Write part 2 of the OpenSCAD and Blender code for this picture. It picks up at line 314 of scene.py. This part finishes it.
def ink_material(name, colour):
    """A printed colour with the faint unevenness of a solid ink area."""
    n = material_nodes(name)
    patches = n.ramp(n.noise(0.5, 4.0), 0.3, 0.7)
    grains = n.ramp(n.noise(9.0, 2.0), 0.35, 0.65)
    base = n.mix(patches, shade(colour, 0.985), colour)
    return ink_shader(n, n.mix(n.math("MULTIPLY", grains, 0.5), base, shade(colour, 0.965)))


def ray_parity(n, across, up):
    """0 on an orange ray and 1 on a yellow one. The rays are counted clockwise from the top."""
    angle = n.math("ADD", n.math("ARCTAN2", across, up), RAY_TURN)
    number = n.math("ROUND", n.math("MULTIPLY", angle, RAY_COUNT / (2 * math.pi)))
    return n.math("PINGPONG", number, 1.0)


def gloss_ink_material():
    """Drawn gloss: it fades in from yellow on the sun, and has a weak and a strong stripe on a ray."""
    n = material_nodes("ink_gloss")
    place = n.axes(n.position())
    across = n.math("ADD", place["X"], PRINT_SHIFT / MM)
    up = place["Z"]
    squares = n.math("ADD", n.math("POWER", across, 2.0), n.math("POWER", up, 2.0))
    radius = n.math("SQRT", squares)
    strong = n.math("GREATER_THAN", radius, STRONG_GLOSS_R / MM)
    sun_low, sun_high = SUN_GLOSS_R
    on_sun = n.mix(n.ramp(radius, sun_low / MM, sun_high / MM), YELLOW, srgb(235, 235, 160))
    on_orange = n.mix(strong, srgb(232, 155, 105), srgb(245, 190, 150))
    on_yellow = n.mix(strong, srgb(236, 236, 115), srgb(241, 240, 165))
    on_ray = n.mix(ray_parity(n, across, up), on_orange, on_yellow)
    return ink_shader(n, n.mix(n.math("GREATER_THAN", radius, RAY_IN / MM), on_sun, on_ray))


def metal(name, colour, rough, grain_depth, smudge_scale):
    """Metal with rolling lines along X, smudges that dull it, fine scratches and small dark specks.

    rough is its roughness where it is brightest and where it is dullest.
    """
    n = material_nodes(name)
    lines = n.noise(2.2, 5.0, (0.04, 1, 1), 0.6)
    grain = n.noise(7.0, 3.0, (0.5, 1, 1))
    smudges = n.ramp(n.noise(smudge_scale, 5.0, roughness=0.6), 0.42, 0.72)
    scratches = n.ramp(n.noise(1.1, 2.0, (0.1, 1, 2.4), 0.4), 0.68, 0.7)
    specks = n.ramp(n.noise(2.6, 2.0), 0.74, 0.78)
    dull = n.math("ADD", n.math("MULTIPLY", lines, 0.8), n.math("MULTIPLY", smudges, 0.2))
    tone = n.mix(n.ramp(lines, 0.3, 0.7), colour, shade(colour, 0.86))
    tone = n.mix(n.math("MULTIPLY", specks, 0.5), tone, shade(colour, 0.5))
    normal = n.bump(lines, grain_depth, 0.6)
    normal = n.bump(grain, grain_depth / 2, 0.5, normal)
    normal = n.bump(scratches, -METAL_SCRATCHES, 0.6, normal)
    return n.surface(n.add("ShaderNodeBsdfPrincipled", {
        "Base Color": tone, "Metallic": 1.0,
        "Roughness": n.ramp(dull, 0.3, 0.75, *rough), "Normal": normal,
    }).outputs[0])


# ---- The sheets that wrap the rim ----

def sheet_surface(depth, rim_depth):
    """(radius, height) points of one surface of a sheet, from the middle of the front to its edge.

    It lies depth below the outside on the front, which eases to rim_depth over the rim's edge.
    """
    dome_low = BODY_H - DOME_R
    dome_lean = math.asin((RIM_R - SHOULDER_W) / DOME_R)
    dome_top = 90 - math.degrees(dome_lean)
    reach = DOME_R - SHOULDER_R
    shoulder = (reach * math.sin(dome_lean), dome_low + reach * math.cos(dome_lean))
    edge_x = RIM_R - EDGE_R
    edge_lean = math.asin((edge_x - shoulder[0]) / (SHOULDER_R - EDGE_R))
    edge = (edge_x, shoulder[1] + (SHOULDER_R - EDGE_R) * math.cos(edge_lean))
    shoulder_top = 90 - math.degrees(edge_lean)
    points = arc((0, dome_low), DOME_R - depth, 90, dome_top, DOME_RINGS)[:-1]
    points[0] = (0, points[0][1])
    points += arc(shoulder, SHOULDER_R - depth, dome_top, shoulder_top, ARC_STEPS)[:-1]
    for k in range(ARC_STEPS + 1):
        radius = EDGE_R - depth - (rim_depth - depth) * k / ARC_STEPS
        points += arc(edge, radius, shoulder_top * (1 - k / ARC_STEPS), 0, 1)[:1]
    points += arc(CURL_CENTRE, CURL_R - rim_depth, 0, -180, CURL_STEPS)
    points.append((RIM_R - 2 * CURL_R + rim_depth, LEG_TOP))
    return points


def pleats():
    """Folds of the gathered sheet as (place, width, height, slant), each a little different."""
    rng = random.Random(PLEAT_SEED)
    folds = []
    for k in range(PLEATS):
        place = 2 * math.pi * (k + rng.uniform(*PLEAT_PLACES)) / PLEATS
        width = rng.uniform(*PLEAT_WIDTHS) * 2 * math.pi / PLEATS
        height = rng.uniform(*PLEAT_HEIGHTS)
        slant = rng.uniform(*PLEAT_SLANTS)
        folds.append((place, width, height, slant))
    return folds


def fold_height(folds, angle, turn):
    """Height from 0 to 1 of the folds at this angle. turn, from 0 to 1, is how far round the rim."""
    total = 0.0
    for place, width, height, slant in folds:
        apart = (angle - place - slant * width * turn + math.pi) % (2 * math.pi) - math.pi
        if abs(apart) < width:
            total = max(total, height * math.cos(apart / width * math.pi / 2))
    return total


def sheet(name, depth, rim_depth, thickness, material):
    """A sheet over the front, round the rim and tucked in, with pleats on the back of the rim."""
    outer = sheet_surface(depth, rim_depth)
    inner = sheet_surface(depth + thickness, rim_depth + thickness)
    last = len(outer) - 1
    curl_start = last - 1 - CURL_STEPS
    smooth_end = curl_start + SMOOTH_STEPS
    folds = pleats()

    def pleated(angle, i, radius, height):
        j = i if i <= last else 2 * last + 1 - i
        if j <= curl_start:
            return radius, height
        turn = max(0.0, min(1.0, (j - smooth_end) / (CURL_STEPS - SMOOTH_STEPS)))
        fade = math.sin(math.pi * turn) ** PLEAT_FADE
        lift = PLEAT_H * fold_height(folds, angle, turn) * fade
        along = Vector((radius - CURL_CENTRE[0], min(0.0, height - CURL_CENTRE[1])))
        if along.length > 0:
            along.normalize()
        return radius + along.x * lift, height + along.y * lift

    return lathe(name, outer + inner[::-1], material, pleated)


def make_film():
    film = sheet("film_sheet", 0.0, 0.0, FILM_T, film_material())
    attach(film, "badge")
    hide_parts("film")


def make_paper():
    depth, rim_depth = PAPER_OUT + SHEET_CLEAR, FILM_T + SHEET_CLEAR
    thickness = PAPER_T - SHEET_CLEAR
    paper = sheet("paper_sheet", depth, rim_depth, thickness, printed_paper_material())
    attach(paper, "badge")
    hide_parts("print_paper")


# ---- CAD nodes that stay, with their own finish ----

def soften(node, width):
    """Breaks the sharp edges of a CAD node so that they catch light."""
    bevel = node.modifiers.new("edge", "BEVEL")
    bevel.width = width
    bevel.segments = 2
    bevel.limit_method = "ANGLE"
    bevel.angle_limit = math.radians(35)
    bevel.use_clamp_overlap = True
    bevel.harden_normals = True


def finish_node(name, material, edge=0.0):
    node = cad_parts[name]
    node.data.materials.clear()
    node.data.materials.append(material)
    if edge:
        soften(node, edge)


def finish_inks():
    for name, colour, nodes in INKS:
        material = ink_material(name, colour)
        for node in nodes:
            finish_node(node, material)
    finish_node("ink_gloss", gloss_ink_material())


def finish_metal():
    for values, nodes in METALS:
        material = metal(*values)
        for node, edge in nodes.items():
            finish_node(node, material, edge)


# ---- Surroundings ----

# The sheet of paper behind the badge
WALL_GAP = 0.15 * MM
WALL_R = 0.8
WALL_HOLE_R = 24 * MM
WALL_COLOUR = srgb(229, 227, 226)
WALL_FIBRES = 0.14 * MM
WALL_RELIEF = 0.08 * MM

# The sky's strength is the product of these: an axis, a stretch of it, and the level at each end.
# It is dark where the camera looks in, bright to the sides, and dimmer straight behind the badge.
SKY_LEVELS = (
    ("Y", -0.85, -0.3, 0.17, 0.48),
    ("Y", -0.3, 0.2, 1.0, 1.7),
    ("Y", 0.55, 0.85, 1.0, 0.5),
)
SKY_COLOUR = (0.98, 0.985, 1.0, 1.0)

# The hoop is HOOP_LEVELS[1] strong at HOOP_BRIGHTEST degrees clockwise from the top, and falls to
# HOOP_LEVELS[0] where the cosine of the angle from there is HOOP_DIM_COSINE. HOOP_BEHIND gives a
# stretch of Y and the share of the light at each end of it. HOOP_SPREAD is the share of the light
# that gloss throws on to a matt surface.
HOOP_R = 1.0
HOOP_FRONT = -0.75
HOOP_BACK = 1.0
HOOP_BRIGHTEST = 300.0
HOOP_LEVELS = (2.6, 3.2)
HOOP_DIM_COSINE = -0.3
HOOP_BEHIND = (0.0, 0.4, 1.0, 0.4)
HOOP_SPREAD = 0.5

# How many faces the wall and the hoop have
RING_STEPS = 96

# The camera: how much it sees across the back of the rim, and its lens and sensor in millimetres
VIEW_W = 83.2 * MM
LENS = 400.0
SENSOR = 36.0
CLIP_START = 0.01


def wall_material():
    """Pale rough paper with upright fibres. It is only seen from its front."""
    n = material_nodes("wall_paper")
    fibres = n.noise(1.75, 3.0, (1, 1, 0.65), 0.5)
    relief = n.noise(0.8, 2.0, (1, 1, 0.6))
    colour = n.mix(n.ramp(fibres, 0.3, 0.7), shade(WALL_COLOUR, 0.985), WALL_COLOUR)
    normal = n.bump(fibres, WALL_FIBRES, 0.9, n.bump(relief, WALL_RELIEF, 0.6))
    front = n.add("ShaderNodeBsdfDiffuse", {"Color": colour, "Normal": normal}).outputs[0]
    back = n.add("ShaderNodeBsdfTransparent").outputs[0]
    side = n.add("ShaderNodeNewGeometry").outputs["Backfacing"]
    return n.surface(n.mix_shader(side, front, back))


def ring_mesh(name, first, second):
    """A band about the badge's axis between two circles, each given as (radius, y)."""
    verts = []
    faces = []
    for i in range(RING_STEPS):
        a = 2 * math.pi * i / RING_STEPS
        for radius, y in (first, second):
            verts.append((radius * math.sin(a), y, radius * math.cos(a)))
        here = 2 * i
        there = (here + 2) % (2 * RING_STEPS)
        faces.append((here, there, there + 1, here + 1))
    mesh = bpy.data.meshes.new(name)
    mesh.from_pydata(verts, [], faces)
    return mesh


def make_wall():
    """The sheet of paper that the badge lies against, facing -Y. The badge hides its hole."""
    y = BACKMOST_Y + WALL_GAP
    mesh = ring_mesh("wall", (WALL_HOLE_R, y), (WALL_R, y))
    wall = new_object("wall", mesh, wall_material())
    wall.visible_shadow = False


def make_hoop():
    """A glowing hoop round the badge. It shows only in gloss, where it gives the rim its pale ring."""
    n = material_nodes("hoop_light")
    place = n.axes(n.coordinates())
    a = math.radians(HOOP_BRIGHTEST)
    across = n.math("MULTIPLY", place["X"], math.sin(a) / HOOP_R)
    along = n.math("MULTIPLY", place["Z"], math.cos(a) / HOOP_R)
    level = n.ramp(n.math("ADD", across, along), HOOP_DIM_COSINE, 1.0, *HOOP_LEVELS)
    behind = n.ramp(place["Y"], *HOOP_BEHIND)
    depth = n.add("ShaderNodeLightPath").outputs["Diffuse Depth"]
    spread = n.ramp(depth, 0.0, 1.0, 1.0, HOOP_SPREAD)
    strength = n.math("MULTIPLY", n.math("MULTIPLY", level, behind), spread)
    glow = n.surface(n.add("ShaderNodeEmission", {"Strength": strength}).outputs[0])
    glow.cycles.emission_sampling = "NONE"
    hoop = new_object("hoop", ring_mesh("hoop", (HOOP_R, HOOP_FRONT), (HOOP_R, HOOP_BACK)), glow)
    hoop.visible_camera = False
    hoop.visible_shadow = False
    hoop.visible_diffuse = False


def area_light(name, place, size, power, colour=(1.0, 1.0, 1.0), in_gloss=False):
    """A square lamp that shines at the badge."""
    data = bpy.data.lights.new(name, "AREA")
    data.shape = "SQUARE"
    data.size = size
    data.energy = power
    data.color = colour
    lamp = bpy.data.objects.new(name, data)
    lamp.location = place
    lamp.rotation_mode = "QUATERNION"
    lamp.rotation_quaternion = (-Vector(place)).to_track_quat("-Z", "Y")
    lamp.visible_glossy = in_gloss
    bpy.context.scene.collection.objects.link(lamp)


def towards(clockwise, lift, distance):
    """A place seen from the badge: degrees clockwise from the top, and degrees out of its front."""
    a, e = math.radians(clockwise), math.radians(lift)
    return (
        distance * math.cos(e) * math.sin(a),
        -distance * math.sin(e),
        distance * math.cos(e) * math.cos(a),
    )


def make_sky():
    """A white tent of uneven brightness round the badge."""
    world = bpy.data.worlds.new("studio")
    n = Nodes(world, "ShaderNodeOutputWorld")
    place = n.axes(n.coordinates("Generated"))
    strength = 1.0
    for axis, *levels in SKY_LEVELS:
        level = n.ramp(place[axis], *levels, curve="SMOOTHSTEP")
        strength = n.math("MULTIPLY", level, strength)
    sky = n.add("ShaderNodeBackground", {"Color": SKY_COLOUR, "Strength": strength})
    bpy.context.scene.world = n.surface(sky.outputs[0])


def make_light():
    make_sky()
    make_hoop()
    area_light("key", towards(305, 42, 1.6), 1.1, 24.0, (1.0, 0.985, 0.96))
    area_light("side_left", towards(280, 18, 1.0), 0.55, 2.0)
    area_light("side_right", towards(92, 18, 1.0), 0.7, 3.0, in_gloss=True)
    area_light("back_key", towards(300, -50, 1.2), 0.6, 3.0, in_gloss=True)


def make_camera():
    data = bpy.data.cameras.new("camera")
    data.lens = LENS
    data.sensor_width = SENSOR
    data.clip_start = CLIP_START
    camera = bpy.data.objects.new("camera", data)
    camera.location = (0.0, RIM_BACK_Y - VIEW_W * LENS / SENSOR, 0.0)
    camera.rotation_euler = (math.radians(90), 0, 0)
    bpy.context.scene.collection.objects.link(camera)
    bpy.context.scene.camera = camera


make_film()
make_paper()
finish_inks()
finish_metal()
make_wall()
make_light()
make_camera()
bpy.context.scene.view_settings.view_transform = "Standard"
****************
__EXERCISE DIRECTIONS__:
Locate each line containing the string "this" and show it.

__FULL SOLUTION__:
Write part 2 of the OpenSCAD and Blender code for this picture. It picks up at line 314 of scene.py. This part finishes it.
    """Height from 0 to 1 of the folds at this angle. turn, from 0 to 1, is how far round the rim."""